La amistad es un alma que habita en dos cuerpos, un corazón que habita en dos almas
Aristóteles
Los fotógrafos son parte esencial de la actividad periodística. El adagio según el cual «una imagen vale más que mil palabras» está plenamente acreditado. En Torreón tuve la suerte de tratar y trabajar con profesionales de la cámara. Mi padre, Francisco Hernández Torres, a quien debo el oficio de escribir y me inculcó valores, hablaba de que Félix Jaramillo, de La Opinión, salvó a una familia a costa de su vida al retirar unos cables de alta tensión del coche donde había quedado atrapada en medio de una tormenta. En el mismo diario lagunero colaboraba Enrique «el Negro» Ochoa, asignado a la sección policíaca. De El Siglo de Torreón recuerdo a Rodolfo Wooesner y a Ramón Sotomayor, cuyos hijos siguieron sus pasos.

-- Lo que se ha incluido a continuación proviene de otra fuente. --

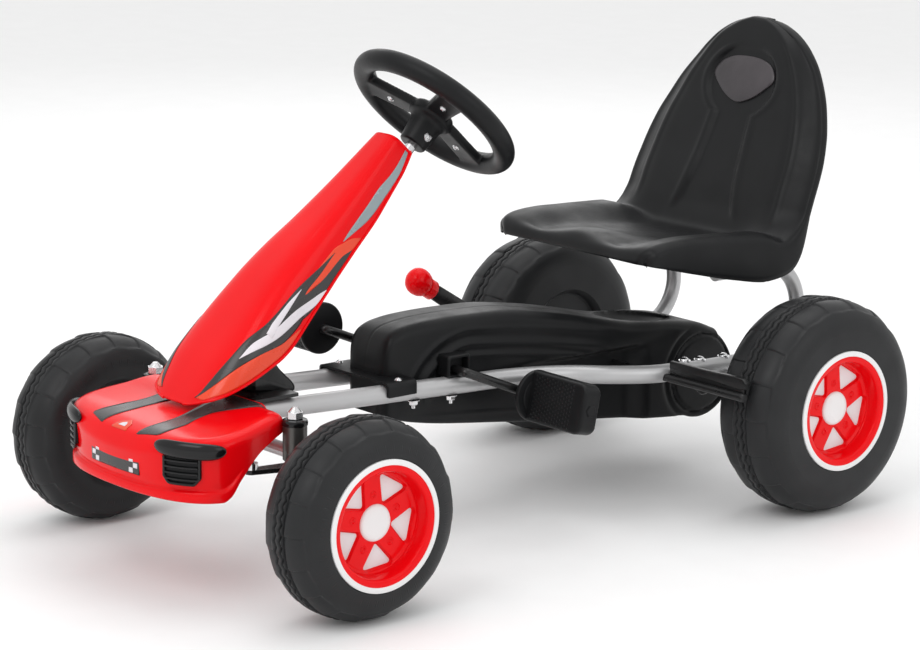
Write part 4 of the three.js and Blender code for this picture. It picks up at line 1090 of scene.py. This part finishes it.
# ---- brake ----
def brake_lever():
    foot = np.array([-BRAKE["lever_x"], BRAKE["y"], BRAKE["z"]], float)
    lever = np.array([0, BRAKE["knob"][0] - BRAKE["y"], BRAKE["knob"][1] - BRAKE["z"]], float)
    length = np.linalg.norm(lever)
    lever /= length
    up = np.cross([1, 0, 0], lever)
    tip = [(length - 30, -10), (length - 24, -9), (length - 24, 9), (length - 30, 10)]
    outline = np.vstack([arc(0, 0, 12, 90, 270, 16), tip])
    rings = []
    for x, shrink in ((-2.5, 0.8), (-2.1, 0.2), (-1.7, 0), (1.7, 0), (2.1, 0.2), (2.5, 0.8)):
        ring = outline * (1 - shrink / 14)
        rings.append(foot + x * X_AXIS + ring[:, :1] * lever + ring[:, 1:] * up)
    Build().tube(rings).piece("brake_arm", "black_steel", "brake", replaces=["brake_lever"], angle=40)
    knob = [(0, 20), (5, 19.4), (10, 17.3), (14, 13.6), (16.4, 8.5), (17, 3), (16.4, -3), (14.6, -8),
        (12.6, -10.6), (11.4, -11.2), (11.4, -12), (12.2, -12.6), (12.2, -23), (11.4, -24), (0, -24)]

    def shape(p):
        """Flattened a little, with a moulding line round the sides."""
        x = p[:, :1] * 0.92 + np.sign(p[:, :1]) * ridge(p[:, 2:], 0, 0.7, 0.5)
        return foot + length * lever + x * X_AXIS + p[:, 1:2] * lever + p[:, 2:] * 1.04 * up

    Build().lathe(knob, axis=(0, 1, 0), segments=56).move(shape).piece(
        "brake_grip", "red", "brake", replaces=["brake_knob"], angle=40)


def brake_bars():
    """Bars across the tyres, each with a rounded end and a web down to the shaft."""
    cap = [(0, 2), (2.5, 2), (4.6, 2), (5.2, 0), (5.2, -3)]
    Build().lathe(cap, (262, BRAKE["y"], BRAKE["z"]), segments=24).pair(
        "brake_shaft_end", "black_steel", "brake")
    for (side, sign), start in zip(SIDES, (134, 189)):
        low = curve([(start, 170.5), (200, 170), (246, 167.5), (262, 169)])
        high = curve([(start, 180), (200, 180.4), (246, 182), (257, 181), (262, 177)])
        rings = []
        for x in np.concatenate([[start], np.linspace(start + 1, 250, 24), np.linspace(252, 262, 12)]):
            a, b = float(low(x)), float(high(x))
            rings.append(at_x(rounded(3.4, (b - a) / 2, 1.6) + [216.4, (a + b) / 2], x))
        bar = Build().tube(rings).block((start, 213.2, 155), (258, 216.2, 173), 0.8)
        bar.lathe([(0, 2), (3.6, 1.8), (5, 0.8), (5.2, 0), (5.2, -5), (0, -5)], (257, 220.2, 174.6),
            (0, 1, 0), 24)
        bar.move(lambda p: p * [sign, 1, 1]).piece(f"brake_bar_{side}", "black_steel", "brake",
                                                   replaces=[f"brake_paddle_{side}"])


def brake_bracket():
    """A bent wire under the left rail."""
    wire = spline([(101, 252, 152), (108, 262, 146), (113, 280, 133), (113, 290, 126), (112, 297, 127),
        (112, 296, 133), (110, 280, 144), (104, 262, 152)], 8)
    Build().sweep(wire, 3.0, sides=12).piece("brake_bracket", "black_steel")


brake_lever()
brake_bars()
brake_bracket()


# ---- steering wheel, in the column's own axes: z up the column, y down and back ----
RING_RADIUS, RING_THICK = 95.6, 12.9


def on_column(p):
    p = np.asarray(p, float)
    return WHEEL_CENTRE + p[:, :1] * X_AXIS - p[:, 1:2] * OUT - p[:, 2:] * DOWN


def steering_wheel():
    section = arc(RING_RADIUS, 0, RING_THICK, 0, 360, 28)[:-1]
    wheel = Build().lathe(section, axis=(0, 0, 1), segments=160, closed=True)
    for angle in (0, 120, 240):
        c, s = math.cos(math.radians(angle)), math.sin(math.radians(angle))
        spoke = Build().block((-15, 12, -9), (15, 88, -5), 1.5)
        spoke.block((-15.5, 12, -9), (-11.5, 88, 2), 1.5).block((11.5, 12, -9), (15.5, 88, 2), 1.5)
        spoke.move(lambda p: np.column_stack([p[:, 0] * (1 + 0.0025 * (p[:, 1] - 40)), p[:, 1], p[:, 2]]))
        wheel.join(spoke.move(lambda p: p @ np.array([[c, s, 0], [-s, c, 0], [0, 0, 1]])))
    hub = [(0, 2), (24, 2), (27, -1), (27, -12), (22, -15), (20, -18), (18.5, -30), (16.5, -47), (15, -48),
        (0, -48)]
    wheel.lathe(hub, axis=(0, 0, 1), segments=64)
    moulded(wheel.move(on_column), "steering_ring", "black", "steering", 1.6, 5, replaces=["steering_wheel"])
    screws = Build()
    for x, y in arc(0, 0, 55, 90, 330, 2):
        screws.join(domed_bolt(on_column([[x, y, -9.0]])[0], DOWN, 0.55))
    screws.join(hex_bolt(on_column([[17.5, 0, -34.0]])[0], (1, 0, 0), 0.62))
    screws.piece("steering_screws", "zinc", "steering")


steering_wheel()


# ---- seat: one skin from the pan's front lip up the back, with its edges turned down ----
SEAT_LINE = [(172, 305), (173.5, 310), (180, 315), (192, 317), (230, 314), (265, 309), (300, 305),
    (335, 301.5), (358, 300), (374, 301), (384, 306), (391, 317), (398, 336), (407, 360), (423, 396),
    (437, 430), (450, 462), (458, 485), (465, 505), (471, 525), (476, 542), (480, 553), (482.5, 558.5)]
PAN_WIDTH = curve([(172, 127), (176, 133), (182, 138), (230, 143), (300, 147), (350, 150), (384, 153),
    (400, 154)])
BACK_WIDTH = curve([(284, 153), (306, 154), (319, 155), (360, 154), (396, 151), (430, 143.5), (462, 130),
                    (485, 117.5), (505, 103), (525, 84.5), (542, 62), (553, 38), (558.5, 15)])
PAN_RIM = curve([(172, 2), (182, 4), (230, 11), (300, 17), (350, 19), (384, 19)])
PAN_LOWER = curve([(172, 301), (182, 299), (230, 287), (300, 271), (350, 263), (384, 262), (400, 266)])
SEAT_EDGE = ((0.06, 1.2), (0.16, 2.0), (0.35, 2.2), (0.6, 2.0), (0.85, 1.6), (1.0, 1.2))  # down, out
SEAT_REAR = 494.6


def pan_rise(y, x, a):
    """A dished pan with raised rims and dips for the legs; a is the fraction of the half width."""
    legs = -6.5 * np.exp(-((np.abs(x) - 76) / 30) ** 2) + 3.5 * np.exp(-(x / 26) ** 2)
    rim = float(PAN_RIM(y)) * step(0.42, 0.86, a)
    return rim + float(step(262, 200, y)) * legs * float(step(172, 186, y)) - 5 * step(0.93, 1.0, a) ** 2


def back_rise(height, x, a, width):
    """A back with its edges rolled back, a sunk channel up its middle and creases beside it."""
    dome = 58 * math.sqrt(max(1 - ((height - 176) / 46) ** 2, 0))
    channel = max(27 + 32 * math.exp(-max(height, 0) / 60) if height < 176 else 0, dome)
    fade = float(step(8, 30, height) * step(223, 210, height))
    groove = ridge(np.abs(x), channel + 5, 4.5, 1.5) - 3.6 * step(channel + 4, channel - 4, np.abs(x))
    crease = ridge(np.abs(x), width * 0.78, 4.0, 2.2) * float(step(8, 40, height) * step(244, 222, height))
    return groove * fade + crease - (15 * step(0.62, 1.0, a) ** 1.7) * min(1, width / 100)


def seat_shell():
    line = resample(spline(SEAT_LINE, 10), 190)
    tangent = unit(np.gradient(line, axis=0))
    normal = np.stack([-tangent[:, 1], tangent[:, 0]], 1)
    knee = int(np.argmin(np.abs(line[:, 0] - 386)))
    cross = np.linspace(-1, 1, 91)
    cross = np.sign(cross) * np.abs(cross) ** 0.85
    a = np.abs(cross)
    rings = []
    for i, ((y, z), n) in enumerate(zip(line, normal)):
        back = float(step(knee - 16, knee + 16, i))
        width = float(PAN_WIDTH(y)) * (1 - back) + float(BACK_WIDTH(z)) * back
        x = cross * width
        rise = pan_rise(y, x, a) * (1 - back) + back_rise(z - 306, x, a, width) * back
        skin = np.stack([x, y + rise * n[0], z + rise * n[1]], 1)
        # turned-down edge
        drop = max(skin[0, 2] - float(PAN_LOWER(y)), 1.0)
        depth = 6 + 8 * (1 - min(1, width / 100))
        away = np.array([0, depth * back, -drop * (1 - back)])
        if 0.02 < back < 0.98:
            away = away + math.sin(back * math.pi) * np.array([0, 9.0, -9.0])
        left = [skin[0] + away * k - out * X_AXIS for k, out in SEAT_EDGE][::-1]
        right = [skin[-1] + away * k + out * X_AXIS for k, out in SEAT_EDGE]
        rings.append(np.vstack([left, skin, right]))
    # front lip turned down, top edge turned back
    front = [rings[0] + [0, 1.2, -3.5], rings[0] + [0, 0.4, -1.5]]
    top = [rings[-1] + move for move in ([0, 3, 0.4], [0, 8, 0.2], [0, 13, -1.0])]
    rings = np.array(front + rings + top)
    rings[:, :, 1] = np.minimum(rings[:, :, 1], SEAT_REAR)
    Build().grid(rings).piece("seat_shell", "black", replaces=["seat"], angle=60, thickness=2.6)


def seat_emblem():
    """A plain mauve inlay at the top of the channel, wide above and narrow below."""
    at, out, rise = np.array([[0, 457.6, 484.0], [0, -0.94, 0.34], [0, 0.34, 0.94]])
    outline = spline([(0, 31), (26, 28.5), (44, 20), (52, 5), (40, -9), (20, -23), (0, -29), (-20, -23),
        (-40, -9), (-52, 5), (-44, 20), (-26, 28.5)], 8, closed=True)
    levels = ((1.0, -2), (1.0, 0.6), (0.985, 1.2), (0.9, 1.9), (0.7, 2.6), (0.45, 3.0), (0.2, 3.2),
        (0.02, 3.2))
    Build().tube([at + outline[:, :1] * size * X_AXIS + outline[:, 1:] * size * rise + lift * out
                  for size, lift in levels]).piece("seat_emblem", "emblem")


def seat_feet():
    """Feet under the pan over the seat rails, and the pins beside them."""
    feet, pins = Build(), Build()
    for y0, y1 in ((312, 332), (358, 376)):
        feet.block((SEAT_RAIL_X - 12, y0, 281.4), (SEAT_RAIL_X + 12, y1, 304), 2)
    feet.pair("seat_feet", "black")
    for y in (262, 300):
        pins.join(domed_bolt((128, y, 281 - 0.15 * (y - 262)), (0, 0, -1), 0.5, washer=False))
    pins.pair("seat_pins", "black_steel")


seat_shell()
seat_emblem()
seat_feet()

Pero fue en Noticias de La Laguna, adquirido más tarde por la Organización Editorial Mexicana (OEM), donde aprendí más de los fotógrafos. Con Enrique «el Venado» Marrufo cubrí el traslado de los internos del penal de la calzada Colón al nuevo Centro de Readaptación Social (Cereso), construido en el Gobierno de José de las Fuentes. El cambio empezó en la madrugada y terminó después del mediodía; mientras salía el primer grupo de reclusos, nos turnábamos para dormir unos minutos.
La traslación se hizo en condiciones inhumanas. Marrufo y yo seguimos un camión blindado que había permanecido varias horas bajo el sol. Al llegar al Cereso, uno de los presos descendió del vehículo, avanzó unos pasos y antes de desfallecer exclamó: «¡Humanidad, por favor, humanidad!». Esa foto ocupó la página principal del día siguiente. El Venado terminó sus días en un asilo de Gómez Palacio, donde mi esposa Chilo y yo lo visitamos varias veces, gracias a la orientación de Rosalía de Gamboa Cano, amiga entrañable, quien, como exprimera dama de ese municipio, fue objeto de persecución cobarde e injusta junto con su marido Manuel.
Los hermanos David y Leopoldo Jiménez Reyes destacaron por ser fotógrafos de excelencia y por su extraordinaria calidad humana. En profesionalismo, camaradería y buen humor, nadie los superaba. Además, eran maestros del dominó y copropietarios del bar El Pez, localizado en la emblemática avenida Hidalgo, cuya extensión al poniente termina en el Mercado Alianza. David, admirador e intérprete de José Alfredo [una de sus canciones preferidas era «El Último Trago» («Tómate esta botella conmigo...»], murió hace varios años, y Leopoldo, el 20 de noviembre.
Conocí a Polo cuando yo era niño (él y su esposa Margarita tenían un restaurante en el mercado Madero que mis padres frecuentaban) y en Noticias nos hicimos amigos. Al saber que renunciaría a la dirección del diario, fundado por mi maestro Eduardo Elizalde Escobedo, me tomó del brazo y musitó: «No te vayas a Saltillo, Gera, quédate». No dijo más, el llanto ahogó sus palabras y se retiró deprisa con su cámara al hombro. Siempre que nos vimos después, en algún acto oficial o en alguna calle, nos fundíamos en un abrazo. «Fichas negras como es el color de tu perversidad». La letra de la canción homónima de Leo Marini la entonaba Polo para anticipar el cierre de una partida de dominó. Siempre ganaba. Su muerte me ha estremecido como a tantos que fuimos tocados por su mirada de hombre bueno y su sonrisa traviesa. Los amigos se van, pero los recuerdos que dejan siempre los mantendrán vivos en nuestro corazón.